Black churches have historically been one of the key organizing spaces in the Black freedom struggle and have therefore long been subject to racist attacks. They represent Black autonomy – something viewed as especially threatening in the midst of the civil rights movement of the 1950s and 1960s. Churches were bombed and set on fire throughout the era, including in 1963 when Klansmen bombed the 16th Street Church in Birmingham, Alabama, and killed four young girls.

Since 1956, two years after the Brown v. Board of Education Supreme Court decision kicked off the movement in earnest, there have been more than 100 attacks on Black churches. Many have been relatively recent. In 1996, the Department of Justice launched a civil rights investigation after at least 34 Black churches were burned that year, most in the rural South. A white supremacist terrorist killed nine worshippers at Emanuel AME Church in Charleston, South Carolina, because he believed in a racist conspiracy about a supposed epidemic of Black-on-white crime only five years ago.

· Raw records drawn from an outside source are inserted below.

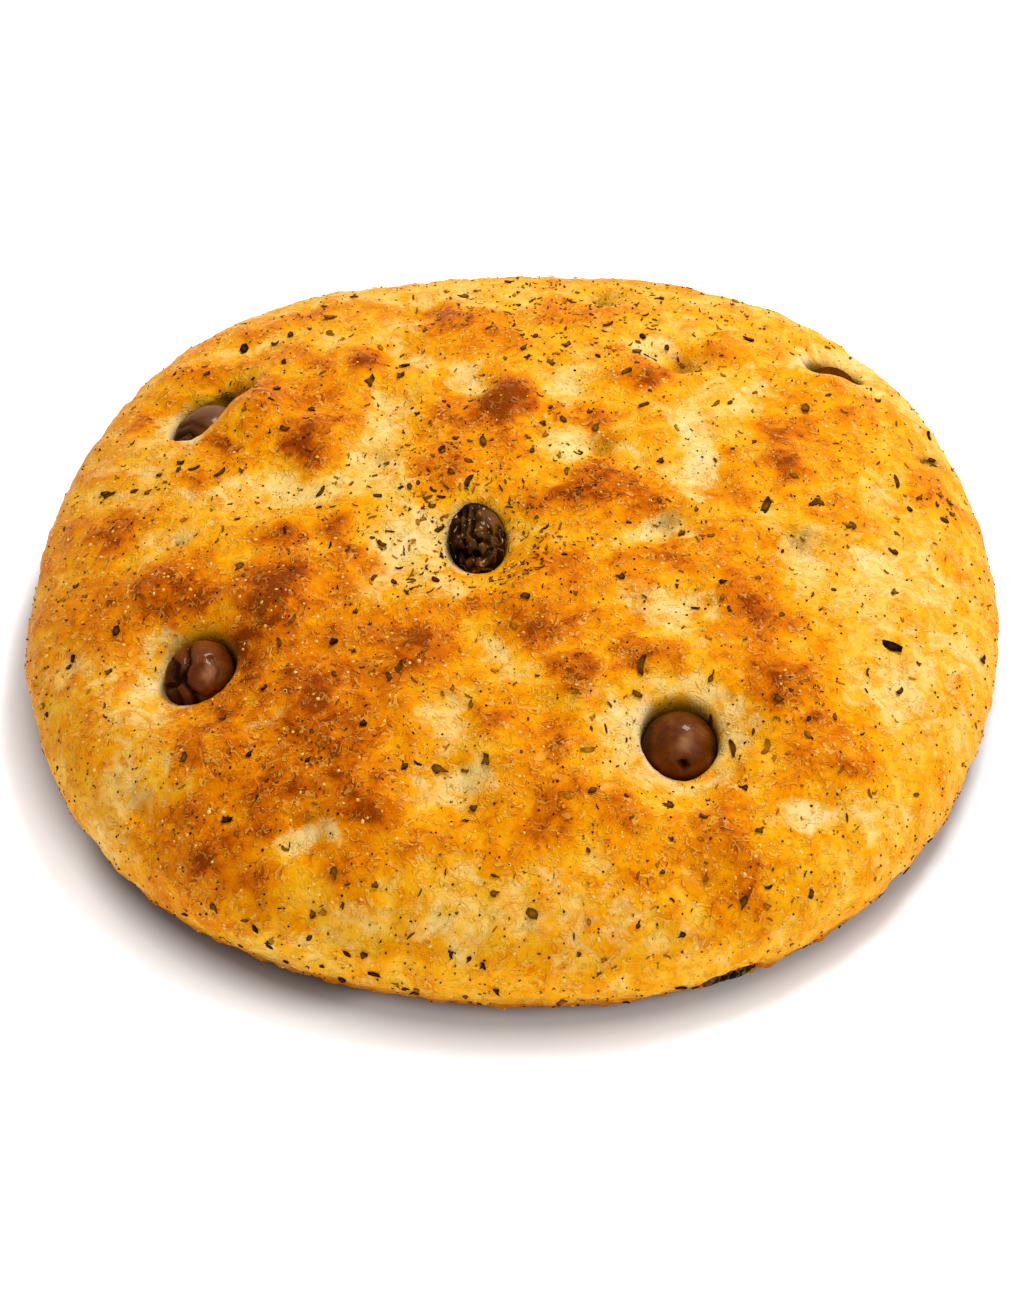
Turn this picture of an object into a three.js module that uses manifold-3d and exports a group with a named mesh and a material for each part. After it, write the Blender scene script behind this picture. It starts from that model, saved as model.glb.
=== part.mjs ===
// A round olive focaccia, baked whole: one domed loaf with finger dents and browned pillows,
// five olives sunk in wells, dried herb flakes on the crust and a charred leaf caught at the rim.
// Millimetres, +Z up, the flat base on z = 0. Plan places are measured from the middle of the crown.
import * as THREE from 'three';
import { mergeVertices } from 'three/addons/utils/BufferGeometryUtils.js';
import Module from 'manifold-3d';

const wasm = await Module();
wasm.setup();

// The loaf
const loafRadius = 125.9;
const crownHeight = 46;
const waistHeight = 14;
const footShare = 0.92;
const footDip = 1.06;
const outlineWaves = [[2, -0.4, 0.6], [3, -0.6, 0.8], [4, -2.6, 0.4], [5, 0.4, -0.7], [6, 0.4, 0]];
const crustDetail = 16;
const loafCentre = [-0.24, -1.49];

// Finger dents and raised pillows: x, y, reach and rise
const dents = [
  [-13, 52, 12, -3], [-37, 23, 9, -2.5], [-30, 67, 13, -2.5], [-33, 47, 12, -2.2], [-29, 32, 11, -2],
  [-70, 73, 14, -2.5], [-71, 62, 11, -3], [-60, 15, 17, -2.5], [12, 50, 11, -2], [44, 62, 11, -4.5],
  [21, 25, 9, -3], [45, 32, 11, -2], [48, 13, 14, -3], [34, -1, 14, -3.5], [70, -10, 11, -3],
  [24, 97, 10, -2.5], [108, 41, 7, -3], [100, 17, 9, -2], [-30, -16, 14, -2.5], [-8, -43, 12, -2.5],
  [-16, -65, 9, -2], [-15, -86, 14, -3], [-48, -96, 9, -2], [8, -65, 10, -2.5], [42, -30, 10, -2.2],
  [27, -33, 8, -1.8], [90, -48, 10, -2], [72, -87, 13, -2.5], [43, -105, 10, -2], [-88, -82, 8, -1.8],
  [-112, -33, 9, -1.6], [95, -8, 10, -1.5], [-27, 90, 13, -2],
];
const pillows = [
  [-60, -28, 17, 2.5], [-2, 46, 12, 2.2], [-52, 31, 14, 2.5], [67, -53, 16, 2.2], [-50, -60, 14, 2],
  [-36, -87, 14, 2.2], [-38, -72, 10, 1], [14, -53, 11, 1.8], [-86, -20, 15, 2], [-25, -47, 12, 1.5],
  [-40, 63, 10, 1.8], [-12, 83, 14, 1.5], [-20, 18, 13, 1.5], [32, -45, 9, 1.2], [33, 57, 12, 2.2],
  [20, 10, 16, 1.8], [-2, -72, 12, 1.5], [-72, -72, 13, 1.5], [-72, -96, 12, 1.3], [12, -88, 11, 1.5],
  [52, -98, 12, 1.5], [78, -73, 11, 1.2], [70, 25, 13, 1.8], [60, 70, 12, 1.5], [85, 50, 15, 1.8],
  [-90, 66, 12, 1.5], [-57, -3, 11, 1.4], [5, -28, 13, 1.3], [55, -22, 12, 1.4], [85, 0, 12, 1.2],
  [-67, 44, 15, 4.5], [83, 60, 14, 2.8],
];
// Uneven proof of the dough: wavelength, direction in degrees and height
const ripples = [[31, 20, 0.35], [23, 75, 0.3], [27, 140, 0.35], [17, 105, 0.22], [19, 165, 0.22]];

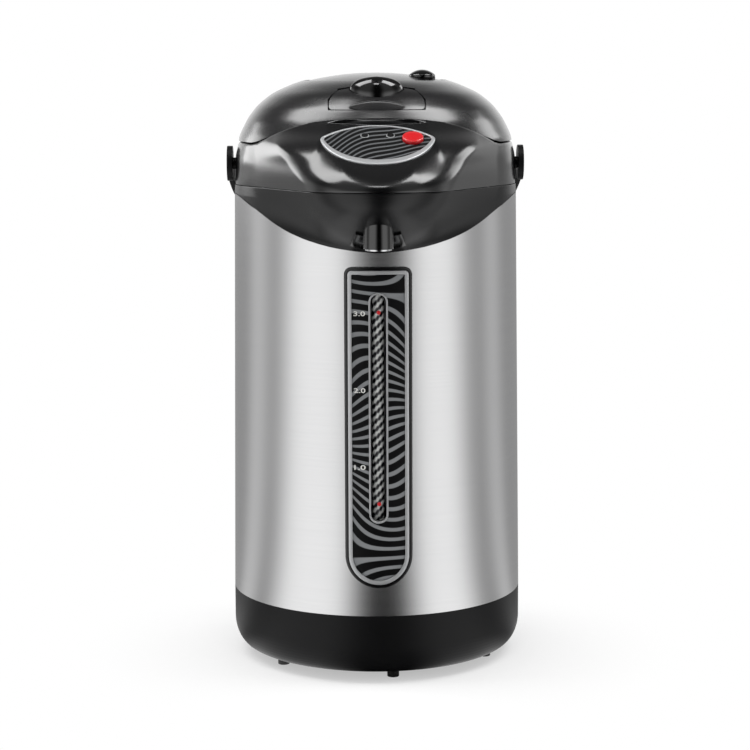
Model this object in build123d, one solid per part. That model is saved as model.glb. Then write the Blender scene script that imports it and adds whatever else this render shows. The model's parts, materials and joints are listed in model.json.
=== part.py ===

As threats against elected officials, political candidates and election workers have elevated in the aftermath of an election that President Trump refuses to concede, Black churches have also been targeted. Ebenezer Baptist Church in Atlanta, where Senate candidate Rev. Raphael Warnock ministers as senior pastor, has reportedly been inundated with threats in the leadup to Georgia’s runoff election. Martin Luther King Jr. was once the minister of the church.

Black religious leaders have noted the historical significance of the Proud Boys’ attacks, but have stated they will not be intimidated.

Rev. Dr. Ianther M. Mills, senior pastor of Asbury United Methodist Church, called the attack “reminiscent of cross burnings.”

“We will move forward, undaunted in our assurance that Black Lives Matter and we are obligated to shout that truth without ceasing,” she wrote in a statement.